Christine Bortenlänger: Finanzprodukte sind meines Erachtens aus vielerlei Gründen nicht so einfach mit Milch und Butter zu vergleichen. Sicherlich, die Steuer pro Transaktion ist gering und Anleger, die auf einen langfristigen Anlagehorizont ausgerichtet sind, werden keine hohen Summen zu entrichten haben. Da geht es mehr um Psychologie. Der Bürger lässt sich von Steuern steuern. Ich habe schon jetzt manchen Graumarktberater im Ohr, der einem Anleger mit dem Argument, darauf würden auch keine Steuern anfallen, irgendwelche „schwindligen“ Produkte anbietet. Das kann doch nicht unser Ziel sein! Für institutionelle Investoren und Hochfrequenzhändler spielt die Steuer tatsächlich eine Rolle.

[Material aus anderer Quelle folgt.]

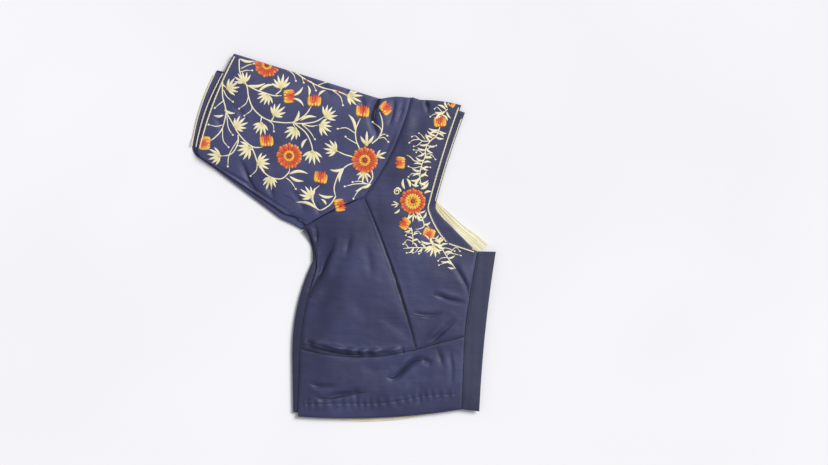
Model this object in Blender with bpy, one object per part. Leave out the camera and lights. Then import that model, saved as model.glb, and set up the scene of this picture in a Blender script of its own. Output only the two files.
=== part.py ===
"""Choli blouse folded in half down its centre back and laid flat, right front uppermost.

The cloth lies on the plane z = 0. +X runs across the front from the side seam to the hook placket,
+Y runs from the hem up to the shoulder, and +Z is up. The origin is under the middle of the folded
garment. Sizes below are in millimetres and are turned to metres when a mesh is made.
"""

import math

import bmesh
import bpy
import numpy as np
from mathutils import Vector
from mathutils.bvhtree import BVHTree

MM = 0.001

# Cloth sizes
WALL = 1.2  # one lined layer of satin
SLEEVE_WALL = 1.0
SEAM_GAP = 0.4  # across a seam, between the two panels' edges
LAYER_GAP = 0.3  # between pieces that lie on each other
CUFF_GAP = 0.8  # inside a flattened sleeve, at its folds
FOLD_DEPTH = 0.9  # how far a pressed fold rounds out past the sleeve's flat walls
CORD_WIDTH = 1.8
CORD_HEIGHT = 1.1
CORD_INSET = 2.2  # from a panel's finished edge to its applied cord
CORD_STOP = 2.5  # an applied cord ends this far short of the seam it runs up to
CORD_CLEARANCE = 0.45

# Heights of the folded stack
SHELL_EDGE = 6.6  # top of the uppermost layer at its outer edge
PUFF_HEIGHT = 3.6  # how much higher the stack is away from its edges
PUFF_REACH = 34.0  # distance from an edge at which it is that high
SLEEVE_SHARE = 0.35  # share of the puff that is inside the upper sleeve
STACK_CLEARANCE = 1.0  # the hidden layers stay this far under the front's folds
BUST = {"x": 36.0, "y": -62.0, "width": 52.0, "length": 62.0, "height": 4.2}

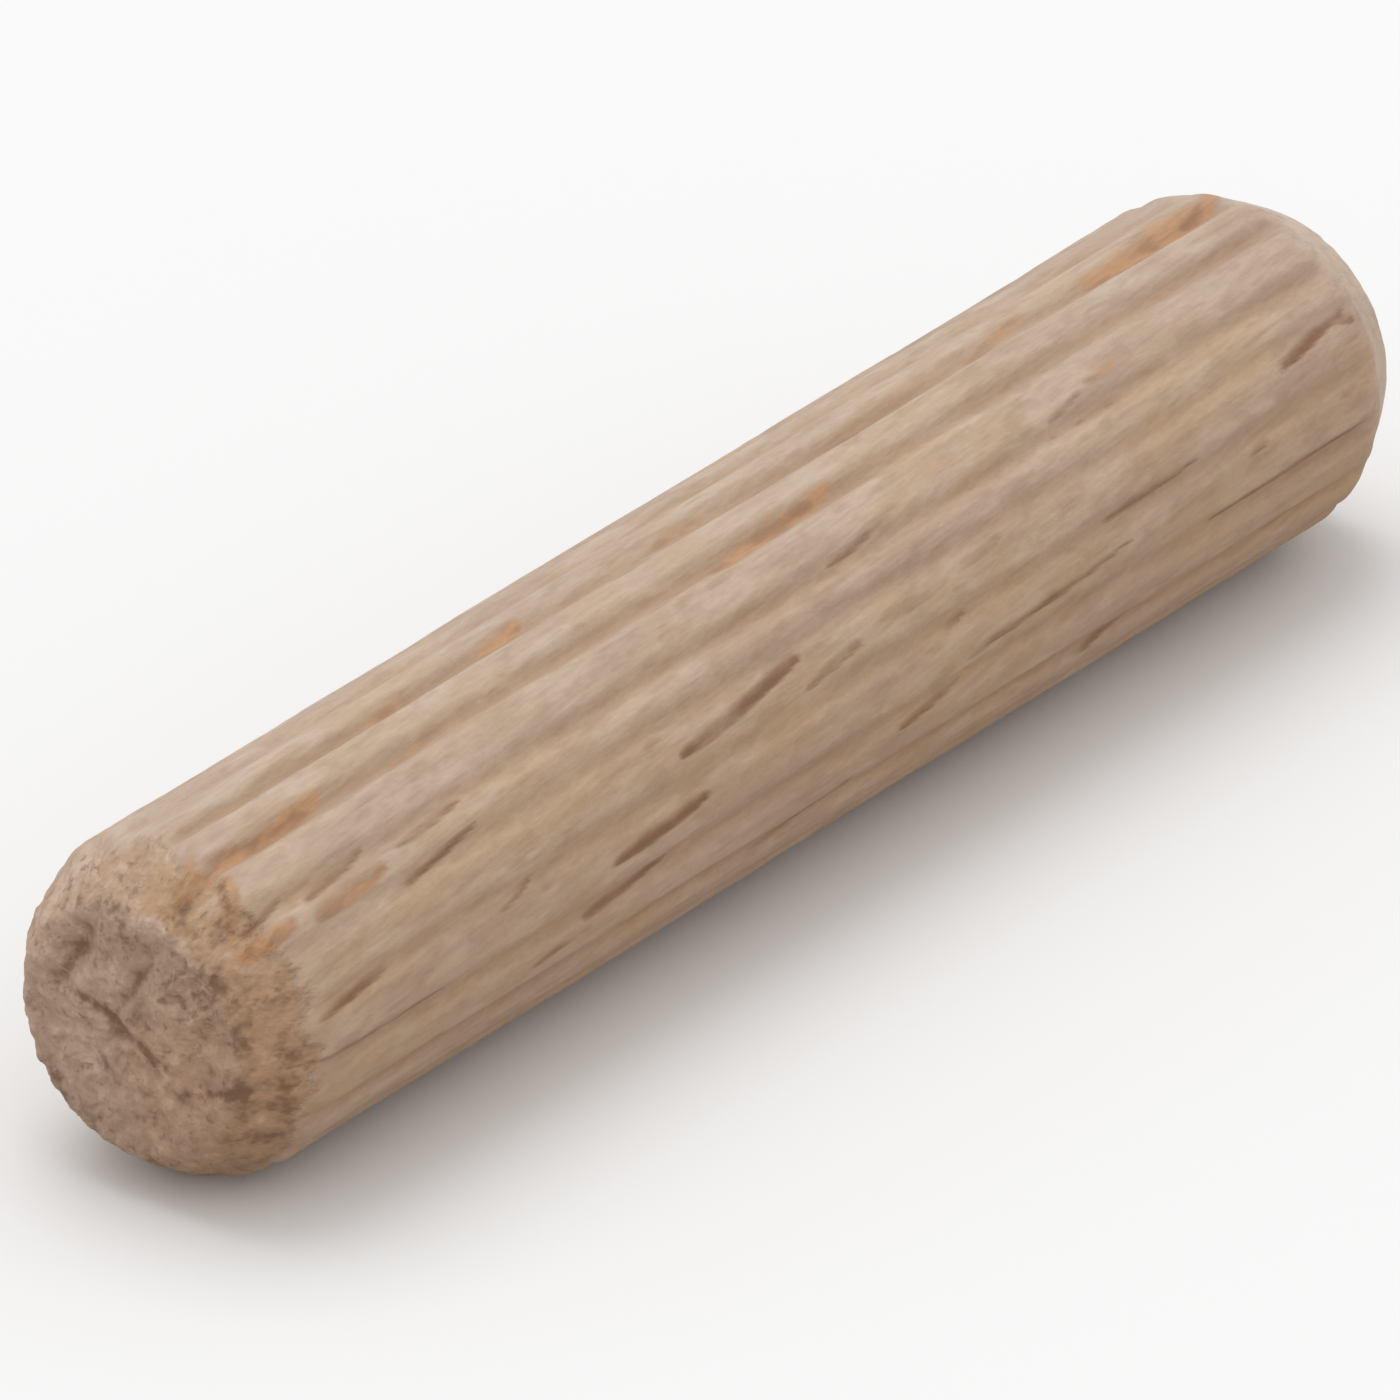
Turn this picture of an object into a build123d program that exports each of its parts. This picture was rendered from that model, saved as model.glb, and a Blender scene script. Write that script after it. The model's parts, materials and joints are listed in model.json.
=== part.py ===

Doch diese Anlegergruppen werden am ehesten ihre Geschäfte ins Ausland verlagern und damit dem Markt Liquidität entziehen.

Anleihen Finder: Können Sie sich der Einschätzung der Spitzenverbände der deutschen Industrie anschließen, dass auf die Unternehmen höhere Sicherungskosten zukommen, da an den Finanzmärkten mehr Volatilität entsteht, wenn eine Börsensteuer die Handelsaktivität und damit die Marktliquidität verringert?

Christine Bortenlänger: Im Prinzip ja, wobei ich gar nicht nur die reinen Kosten im Auge habe. Eine ausreichende Liquidität spielt für börsennotierte Unternehmen eine wichtige Rolle. Sie sorgt für faire Kurse. Und, wenn ein Anleger Sorge hat, dass er ein Papier später nicht in einem liquiden Markt wieder verkaufen kann, dann handelt er dieses Papier oft erst gar nicht. Verkäufe weniger liquider Titel können oft nur zeitverzögert und mit größeren Auswirkungen auf den Preis erfolgen. Die verfügbare Liquidität wird sich noch mehr als heute auf die großen, bekannten Titel konzentrieren, während gerade kleinere und mittlere Unternehmen, die schon heute unter geringerer Liquidität leiden, noch schlechter gestellt werden.

Anleihen Finder: Frau Bortenlänger, vielen Dank für das Gespräch.